Par contre, quand je me suis levé, un petit monsieur de la sécurité est venu vers moi:

-Votre pantalon est mouillé monsieur. Vous avez uriné sur le siège?
-Ah non c’est le petit chinois du Québec qui a renversé sa bière sur moi.

Je sais pas si ma réplique l’a convaincu mais j’ai pas pris le temps de vérifier et j’ai descendu les marches en vitesse jusqu’à la sortie. Mes jambes étaient molles et ma gorge était terriblement sèche. J’ai rapidement compris que je commençais à être dangereusement déshydraté. Je n’avais plus que 75$ en poche mais c’était déjà mieux que rien. C’est en me dirigeant vers l’enseigne Molson Dry que j’ai réalisé que le petit chinois me suivait. Il m’a vite rejoint:

-Check c’que tu m’as fait à la main. Ça fait mal en criss!
-Je voulais juste te protéger tsé. T’es ben trop p’tit pour monter dans des manèges de même.
-T’avais la chienne surtout.
-J’avais pas la chienne pantoute, j’étais juste très inquiet pour toi.

J’ai commencé à voir mon petit chinois un peu embrouillé. Il était flou et sa voix était lointaine. Il continuait à parler mais je comprenais plus rien de ce qu’il racontait. Je souriais à tout hasard. À un moment, j’ai senti que j’allais perdre connaissance…je me suis donc accroché…

Quand je me suis réveillé, j’avais encore l’épaule du petit chinois dans ma main. J’étais étendu sur lui et je lui bavais dans le cou. Il me criait à l’oreille et en français, qu’il voulait se lever et que mon coude était dans son ventre ce qui l’empêchait de respirer. Ils ont un grand sens de l’observation les Chinois de Chine.

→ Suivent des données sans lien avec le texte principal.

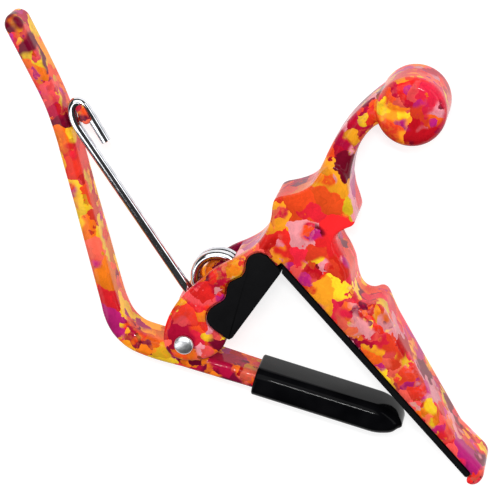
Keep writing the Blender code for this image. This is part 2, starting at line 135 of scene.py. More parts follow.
def curve_through(points, steps):
    """Catmull-Rom curve through every given point, any number of columns."""
    result = []
    last = len(points) - 1
    for index in range(last):
        before = points[max(index - 1, 0)]
        start = points[index]
        end = points[index + 1]
        after = points[min(index + 2, last)]
        for step in range(steps):
            t = step / steps
            row = []
            for a, b, c, d in zip(before, start, end, after):
                bend = (c - a) * t + (2 * a - 5 * b + 4 * c - d) * t * t
                bend += (3 * b - a - 3 * c + d) * t * t * t
                row.append(b + bend / 2)
            result.append(tuple(row))
    result.append(tuple(points[last]))
    return result


def ring_faces(mesh_data, rings):
    for lower, upper in zip(rings, rings[1:]):
        for index in range(len(lower)):
            following = (index + 1) % len(lower)
            mesh_data.faces.new((lower[index], lower[following], upper[following], upper[index]))
    mesh_data.faces.new(list(reversed(rings[0])))
    mesh_data.faces.new(rings[-1])


def plate(name, outline, bottom, top, steps=6):
    """Slab over an anticlockwise outline of (x, y, edge rounding)."""
    count = len(outline)
    inward = []
    for index in range(count):
        ahead = outline[(index + 1) % count]
        behind = outline[index - 1]
        run = Vector((ahead[0] - behind[0], ahead[1] - behind[1]))
        run.normalize()
        inward.append((-run.y, run.x))
    levels = []
    for step in range(steps + 1):
        levels.append((math.radians(90.0 * step / steps), bottom, 1.0))
    for step in range(steps, -1, -1):
        levels.append((math.radians(90.0 * step / steps), top, -1.0))
    mesh_data = bmesh.new()
    rings = []
    for angle, face, sign in levels:
        ring = []
        for (x, y, rounding), (dx, dy) in zip(outline, inward):
            inset = rounding * (1.0 - math.sin(angle))
            rise = rounding * (1.0 - math.cos(angle)) * sign
            ring.append(mesh_data.verts.new(place(x + dx * inset, y + dy * inset, face + rise)))
        rings.append(ring)
    ring_faces(mesh_data, rings)
    return make_object(name, mesh_data)


def slab(name, outline, bottom, top):
    mesh_data = bmesh.new()
    rings = []
    for level in (bottom, top):
        rings.append([mesh_data.verts.new(place(point[0], point[1], level)) for point in outline])
    ring_faces(mesh_data, rings)
    return make_object(name, mesh_data)


def turned(name, x, y, profile, count):
    mesh_data = bmesh.new()
    rings = []
    for radius, level in profile:
        ring = []
        for px, py in arc(x, y, radius, 0.0, 360.0 - 360.0 / count, count - 1):
            ring.append(mesh_data.verts.new(place(px, py, level)))
        rings.append(ring)
    ring_faces(mesh_data, rings)
    return make_object(name, mesh_data)


def rounded_section(half_across, half_high, rounding, corner_steps):
    section = []
    corners = ((1, 1, 0), (-1, 1, 90), (-1, -1, 180), (1, -1, 270))
    for side, level, start in corners:
        x = side * (half_across - rounding)
        y = level * (half_high - rounding)
        section.extend(arc(x, y, rounding, start, start + 90, corner_steps))
    return section


def sweep(name, path, sections):
    """Skin sections along a path of (x, y, z) that stays nearly level."""
    mesh_data = bmesh.new()
    rings = []
    last = len(path) - 1
    for index, (x, y, z) in enumerate(path):
        ahead = path[min(index + 1, last)]
        behind = path[max(index - 1, 0)]
        run = Vector((ahead[0] - behind[0], ahead[1] - behind[1]))
        run.normalize()
        ring = []
        for across, high in sections[index]:
            ring.append(mesh_data.verts.new(place(x - run.y * across, y + run.x * across, z + high)))
        rings.append(ring)
    ring_faces(mesh_data, rings)
    return make_object(name, mesh_data)


def station_sweep(name, stations, rounding, corner_steps):
    path = []
    sections = []
    for x, y, thick, wide in stations:
        path.append((x, y, 0.0))
        edge = min(rounding, thick * 0.92)
        sections.append(rounded_section(thick, wide, edge, corner_steps))
    return sweep(name, path, sections)


# ---------------------------------------------------------------- shared layout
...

J’ai à nouveau perdu conscience mais cette fois, un bon 20 ou 25 minutes. À mon réveil, j’étais sur une civière dans une petite pièce beige; Marianne et Amélie étaient à côté de moi. L’endroit m’était bizarrement familier. J’étais à l’infirmerie de la ronde et un jeune infirmier discutait avec Marianne. Semblerait qu’ils avaient conservé un dossier à mon nom pendant tout ce temps. Ils avaient même pour consigne de pas me laisser passer le tourniquet si jamais je me présentais à nouveau.

En tout cas ça prouve que le service de sécurité est pas vraiment efficace à la Ronde. C’est pas pour rien que j’ai passé proche de mourir 3 fois en moins de 45 minutes.